■ Rows from an object dataset ■
— START —

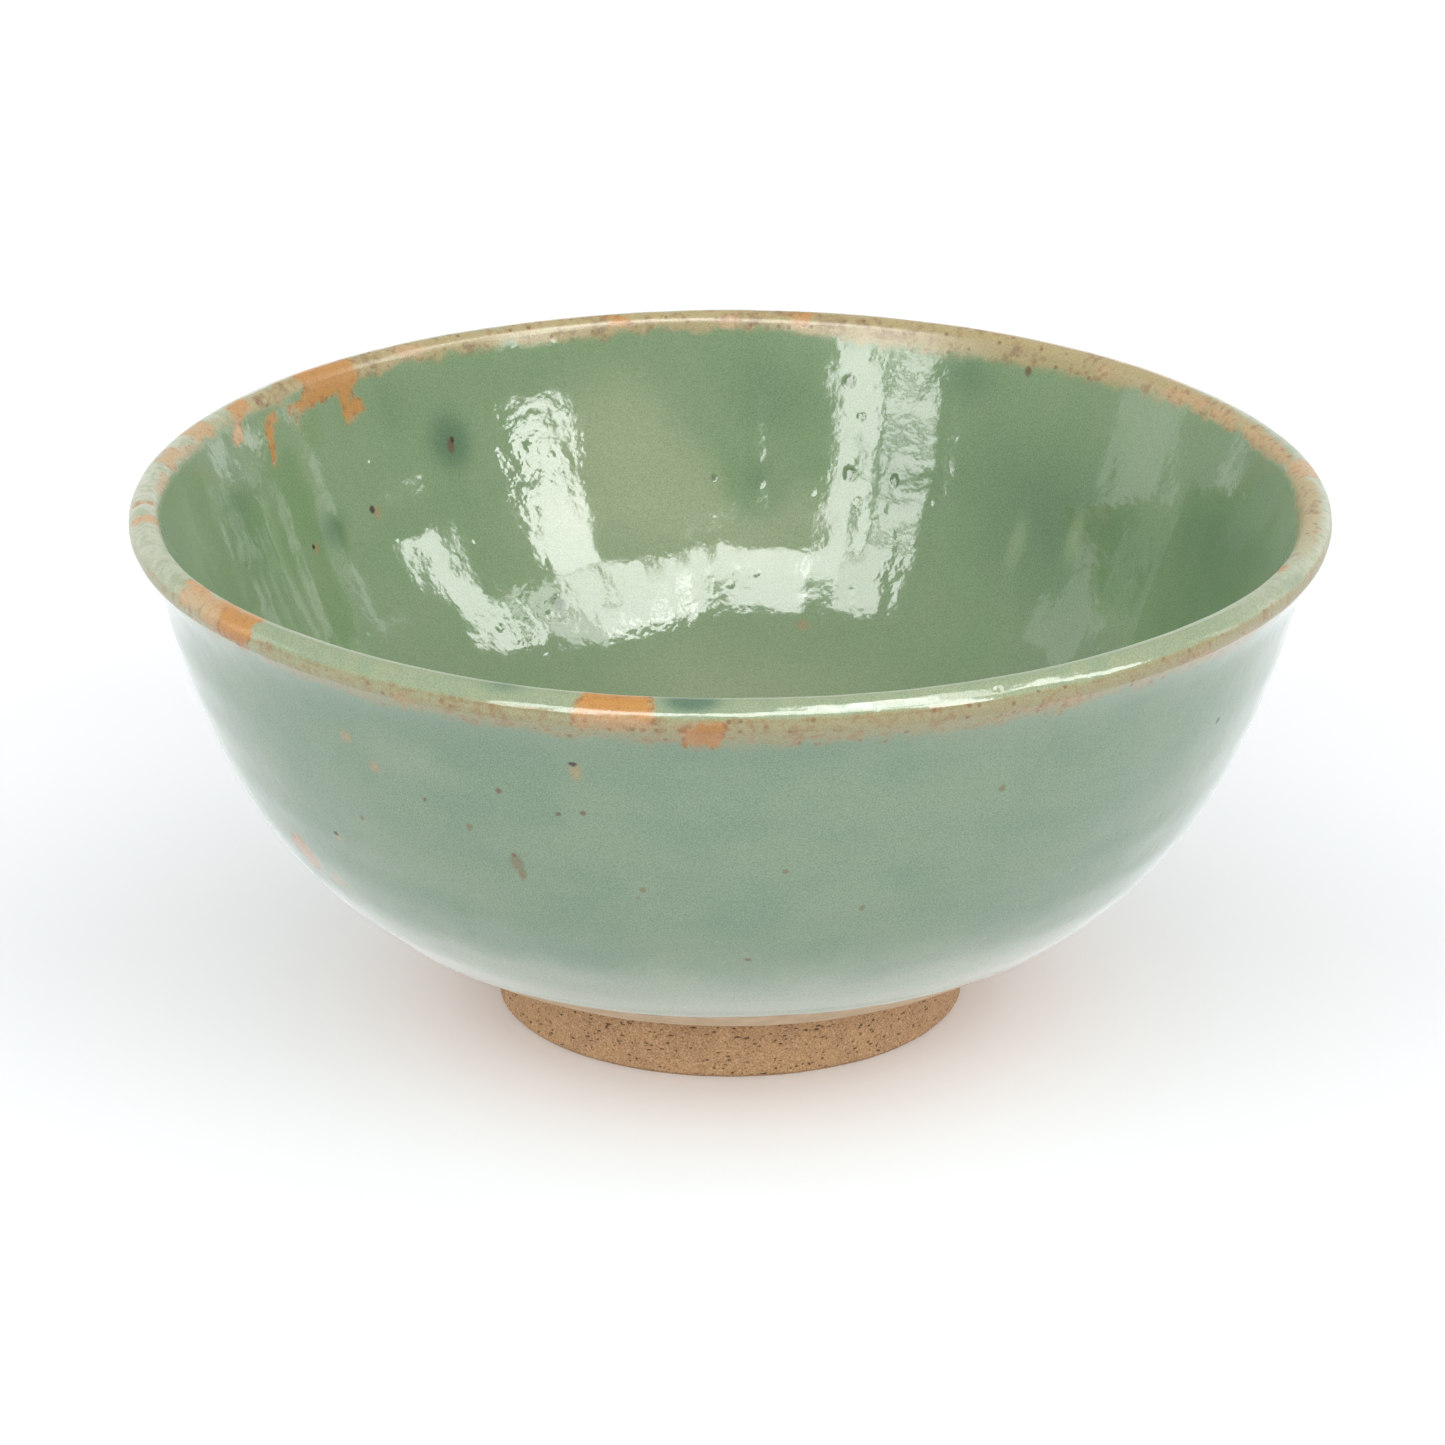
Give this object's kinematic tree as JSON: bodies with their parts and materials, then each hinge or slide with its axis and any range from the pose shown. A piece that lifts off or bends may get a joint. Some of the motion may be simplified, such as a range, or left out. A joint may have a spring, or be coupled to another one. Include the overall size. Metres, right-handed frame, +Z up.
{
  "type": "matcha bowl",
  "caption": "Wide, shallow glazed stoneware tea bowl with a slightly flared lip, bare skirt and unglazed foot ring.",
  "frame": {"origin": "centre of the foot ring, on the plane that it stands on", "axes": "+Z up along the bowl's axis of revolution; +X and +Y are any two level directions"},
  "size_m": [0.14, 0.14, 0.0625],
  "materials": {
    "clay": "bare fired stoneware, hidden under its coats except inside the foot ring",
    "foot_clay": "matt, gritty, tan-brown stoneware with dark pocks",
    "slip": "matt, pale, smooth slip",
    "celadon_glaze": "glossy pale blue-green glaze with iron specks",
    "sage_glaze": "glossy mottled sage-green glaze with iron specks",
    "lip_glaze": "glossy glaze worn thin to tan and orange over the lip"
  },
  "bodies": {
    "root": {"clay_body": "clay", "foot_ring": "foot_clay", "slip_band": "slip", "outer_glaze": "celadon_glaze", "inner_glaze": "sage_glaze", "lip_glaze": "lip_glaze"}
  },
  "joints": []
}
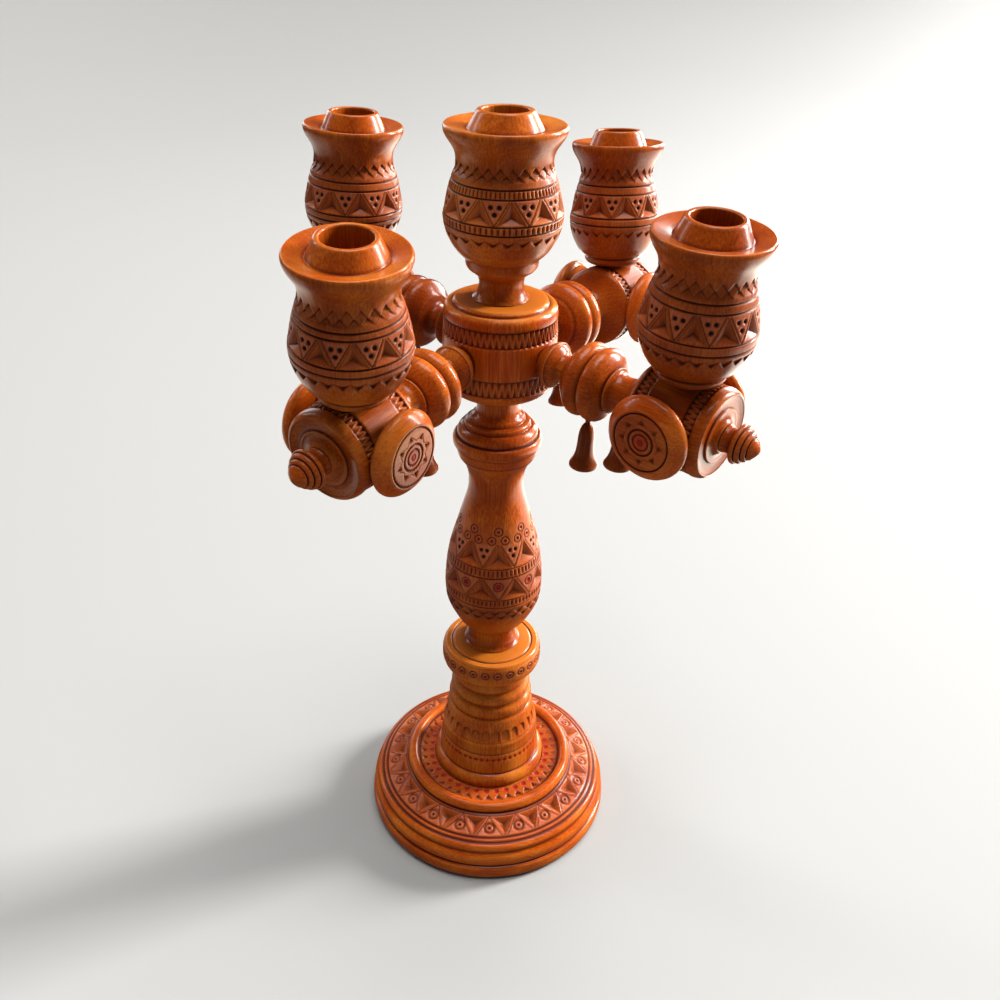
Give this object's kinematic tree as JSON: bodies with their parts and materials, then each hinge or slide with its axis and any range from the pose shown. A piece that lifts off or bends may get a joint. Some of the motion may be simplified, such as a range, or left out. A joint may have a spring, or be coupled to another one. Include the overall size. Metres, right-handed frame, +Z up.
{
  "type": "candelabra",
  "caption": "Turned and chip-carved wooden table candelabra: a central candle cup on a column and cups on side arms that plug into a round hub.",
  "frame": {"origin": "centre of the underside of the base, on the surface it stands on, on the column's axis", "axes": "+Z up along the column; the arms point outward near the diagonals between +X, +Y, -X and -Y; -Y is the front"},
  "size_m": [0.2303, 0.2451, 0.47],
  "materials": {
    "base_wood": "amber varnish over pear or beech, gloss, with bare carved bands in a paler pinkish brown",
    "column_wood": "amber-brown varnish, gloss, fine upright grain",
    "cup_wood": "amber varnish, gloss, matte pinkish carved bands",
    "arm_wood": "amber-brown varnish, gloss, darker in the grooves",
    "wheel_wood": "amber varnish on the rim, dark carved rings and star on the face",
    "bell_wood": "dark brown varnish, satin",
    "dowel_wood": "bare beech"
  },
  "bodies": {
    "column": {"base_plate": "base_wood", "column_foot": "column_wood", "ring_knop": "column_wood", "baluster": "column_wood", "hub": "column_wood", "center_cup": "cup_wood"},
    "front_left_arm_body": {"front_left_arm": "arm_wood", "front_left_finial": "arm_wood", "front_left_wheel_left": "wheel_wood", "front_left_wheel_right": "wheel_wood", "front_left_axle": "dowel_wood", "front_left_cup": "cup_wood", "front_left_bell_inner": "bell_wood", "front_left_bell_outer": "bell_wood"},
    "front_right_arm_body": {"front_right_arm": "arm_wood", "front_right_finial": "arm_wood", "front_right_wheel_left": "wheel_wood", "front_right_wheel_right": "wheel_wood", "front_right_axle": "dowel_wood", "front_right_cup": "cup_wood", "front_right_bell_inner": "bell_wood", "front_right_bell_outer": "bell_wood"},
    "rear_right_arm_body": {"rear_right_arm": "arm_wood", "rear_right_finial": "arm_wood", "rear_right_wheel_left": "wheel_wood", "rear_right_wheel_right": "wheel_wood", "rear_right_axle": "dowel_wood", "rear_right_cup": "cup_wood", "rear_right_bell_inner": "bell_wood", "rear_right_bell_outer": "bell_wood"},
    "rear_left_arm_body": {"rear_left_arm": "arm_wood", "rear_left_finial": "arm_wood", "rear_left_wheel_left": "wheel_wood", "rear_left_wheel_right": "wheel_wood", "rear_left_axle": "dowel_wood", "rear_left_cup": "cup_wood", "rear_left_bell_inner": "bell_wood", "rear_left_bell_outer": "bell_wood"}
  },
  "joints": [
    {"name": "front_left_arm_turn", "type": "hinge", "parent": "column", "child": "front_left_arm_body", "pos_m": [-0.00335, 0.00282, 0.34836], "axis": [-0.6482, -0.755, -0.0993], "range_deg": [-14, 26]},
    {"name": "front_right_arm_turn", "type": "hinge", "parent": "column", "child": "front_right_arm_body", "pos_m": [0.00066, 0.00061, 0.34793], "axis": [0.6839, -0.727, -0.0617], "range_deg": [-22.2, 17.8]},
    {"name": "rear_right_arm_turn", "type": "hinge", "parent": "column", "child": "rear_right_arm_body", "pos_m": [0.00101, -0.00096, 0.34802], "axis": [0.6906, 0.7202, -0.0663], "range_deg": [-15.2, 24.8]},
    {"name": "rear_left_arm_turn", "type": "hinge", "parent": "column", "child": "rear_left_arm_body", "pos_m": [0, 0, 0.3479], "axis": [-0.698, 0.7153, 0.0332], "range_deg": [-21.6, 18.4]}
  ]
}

— END —

■ SHORT TASK ■
Extract the full listing above without altering anything.

■ TASK SOLUTION ■
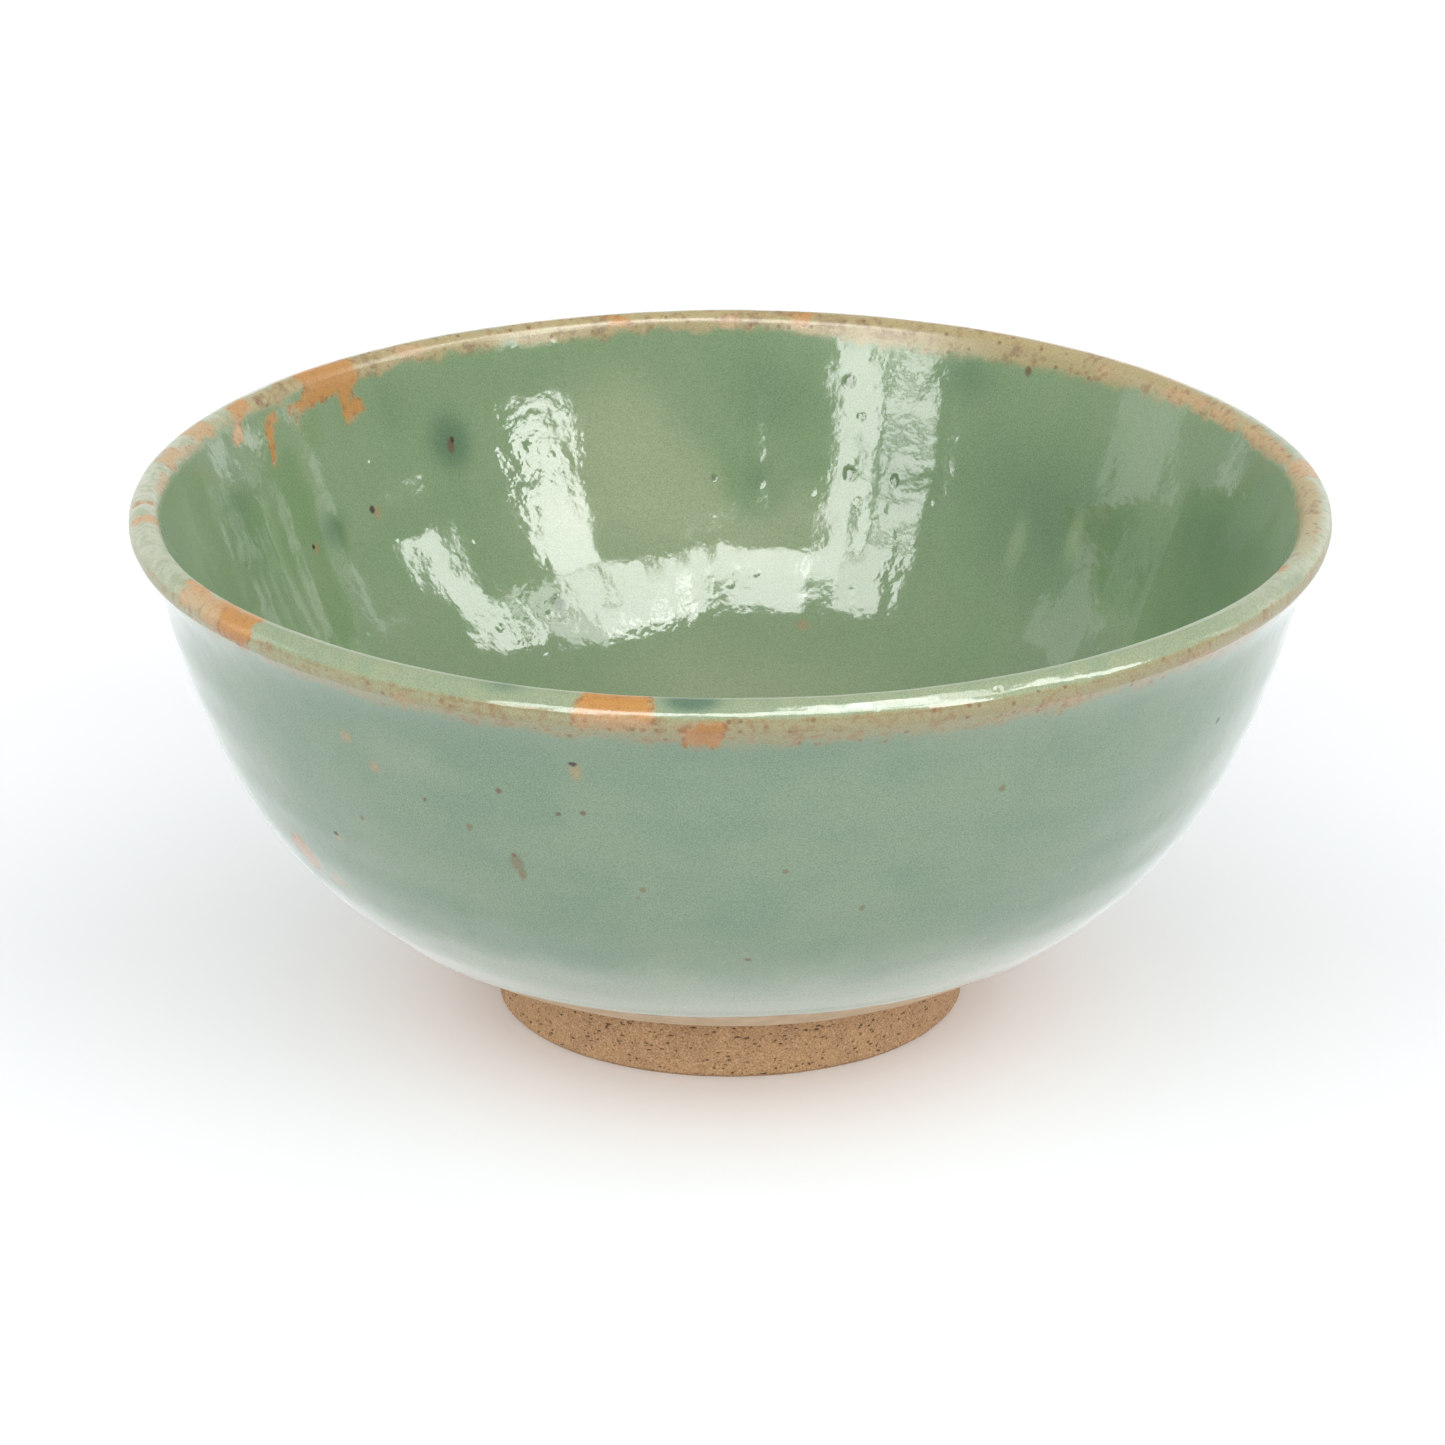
Give this object's kinematic tree as JSON: bodies with their parts and materials, then each hinge or slide with its axis and any range from the pose shown. A piece that lifts off or bends may get a joint. Some of the motion may be simplified, such as a range, or left out. A joint may have a spring, or be coupled to another one. Include the overall size. Metres, right-handed frame, +Z up.
{
  "type": "matcha bowl",
  "caption": "Wide, shallow glazed stoneware tea bowl with a slightly flared lip, bare skirt and unglazed foot ring.",
  "frame": {"origin": "centre of the foot ring, on the plane that it stands on", "axes": "+Z up along the bowl's axis of revolution; +X and +Y are any two level directions"},
  "size_m": [0.14, 0.14, 0.0625],
  "materials": {
    "clay": "bare fired stoneware, hidden under its coats except inside the foot ring",
    "foot_clay": "matt, gritty, tan-brown stoneware with dark pocks",
    "slip": "matt, pale, smooth slip",
    "celadon_glaze": "glossy pale blue-green glaze with iron specks",
    "sage_glaze": "glossy mottled sage-green glaze with iron specks",
    "lip_glaze": "glossy glaze worn thin to tan and orange over the lip"
  },
  "bodies": {
    "root": {"clay_body": "clay", "foot_ring": "foot_clay", "slip_band": "slip", "outer_glaze": "celadon_glaze", "inner_glaze": "sage_glaze", "lip_glaze": "lip_glaze"}
  },
  "joints": []
}
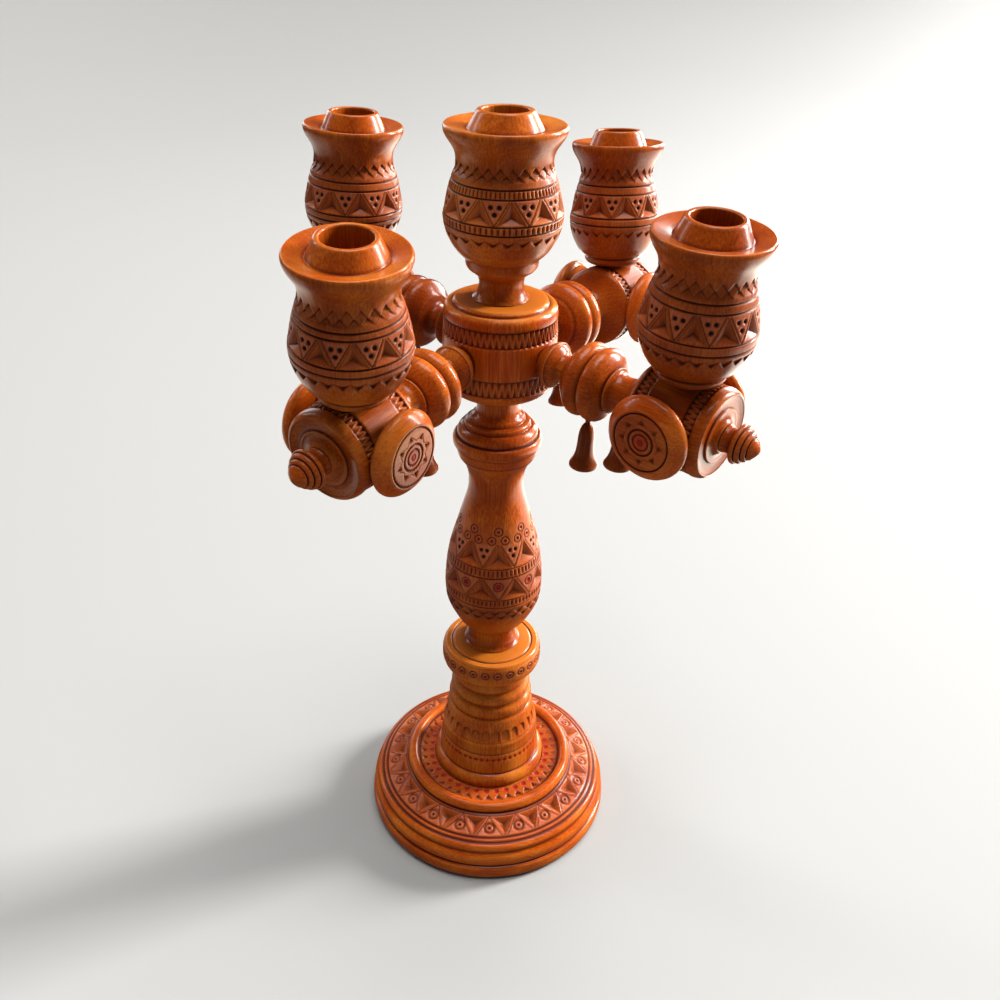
Give this object's kinematic tree as JSON: bodies with their parts and materials, then each hinge or slide with its axis and any range from the pose shown. A piece that lifts off or bends may get a joint. Some of the motion may be simplified, such as a range, or left out. A joint may have a spring, or be coupled to another one. Include the overall size. Metres, right-handed frame, +Z up.
{
  "type": "candelabra",
  "caption": "Turned and chip-carved wooden table candelabra: a central candle cup on a column and cups on side arms that plug into a round hub.",
  "frame": {"origin": "centre of the underside of the base, on the surface it stands on, on the column's axis", "axes": "+Z up along the column; the arms point outward near the diagonals between +X, +Y, -X and -Y; -Y is the front"},
  "size_m": [0.2303, 0.2451, 0.47],
  "materials": {
    "base_wood": "amber varnish over pear or beech, gloss, with bare carved bands in a paler pinkish brown",
    "column_wood": "amber-brown varnish, gloss, fine upright grain",
    "cup_wood": "amber varnish, gloss, matte pinkish carved bands",
    "arm_wood": "amber-brown varnish, gloss, darker in the grooves",
    "wheel_wood": "amber varnish on the rim, dark carved rings and star on the face",
    "bell_wood": "dark brown varnish, satin",
    "dowel_wood": "bare beech"
  },
  "bodies": {
    "column": {"base_plate": "base_wood", "column_foot": "column_wood", "ring_knop": "column_wood", "baluster": "column_wood", "hub": "column_wood", "center_cup": "cup_wood"},
    "front_left_arm_body": {"front_left_arm": "arm_wood", "front_left_finial": "arm_wood", "front_left_wheel_left": "wheel_wood", "front_left_wheel_right": "wheel_wood", "front_left_axle": "dowel_wood", "front_left_cup": "cup_wood", "front_left_bell_inner": "bell_wood", "front_left_bell_outer": "bell_wood"},
    "front_right_arm_body": {"front_right_arm": "arm_wood", "front_right_finial": "arm_wood", "front_right_wheel_left": "wheel_wood", "front_right_wheel_right": "wheel_wood", "front_right_axle": "dowel_wood", "front_right_cup": "cup_wood", "front_right_bell_inner": "bell_wood", "front_right_bell_outer": "bell_wood"},
    "rear_right_arm_body": {"rear_right_arm": "arm_wood", "rear_right_finial": "arm_wood", "rear_right_wheel_left": "wheel_wood", "rear_right_wheel_right": "wheel_wood", "rear_right_axle": "dowel_wood", "rear_right_cup": "cup_wood", "rear_right_bell_inner": "bell_wood", "rear_right_bell_outer": "bell_wood"},
    "rear_left_arm_body": {"rear_left_arm": "arm_wood", "rear_left_finial": "arm_wood", "rear_left_wheel_left": "wheel_wood", "rear_left_wheel_right": "wheel_wood", "rear_left_axle": "dowel_wood", "rear_left_cup": "cup_wood", "rear_left_bell_inner": "bell_wood", "rear_left_bell_outer": "bell_wood"}
  },
  "joints": [
    {"name": "front_left_arm_turn", "type": "hinge", "parent": "column", "child": "front_left_arm_body", "pos_m": [-0.00335, 0.00282, 0.34836], "axis": [-0.6482, -0.755, -0.0993], "range_deg": [-14, 26]},
    {"name": "front_right_arm_turn", "type": "hinge", "parent": "column", "child": "front_right_arm_body", "pos_m": [0.00066, 0.00061, 0.34793], "axis": [0.6839, -0.727, -0.0617], "range_deg": [-22.2, 17.8]},
    {"name": "rear_right_arm_turn", "type": "hinge", "parent": "column", "child": "rear_right_arm_body", "pos_m": [0.00101, -0.00096, 0.34802], "axis": [0.6906, 0.7202, -0.0663], "range_deg": [-15.2, 24.8]},
    {"name": "rear_left_arm_turn", "type": "hinge", "parent": "column", "child": "rear_left_arm_body", "pos_m": [0, 0, 0.3479], "axis": [-0.698, 0.7153, 0.0332], "range_deg": [-21.6, 18.4]}
  ]
}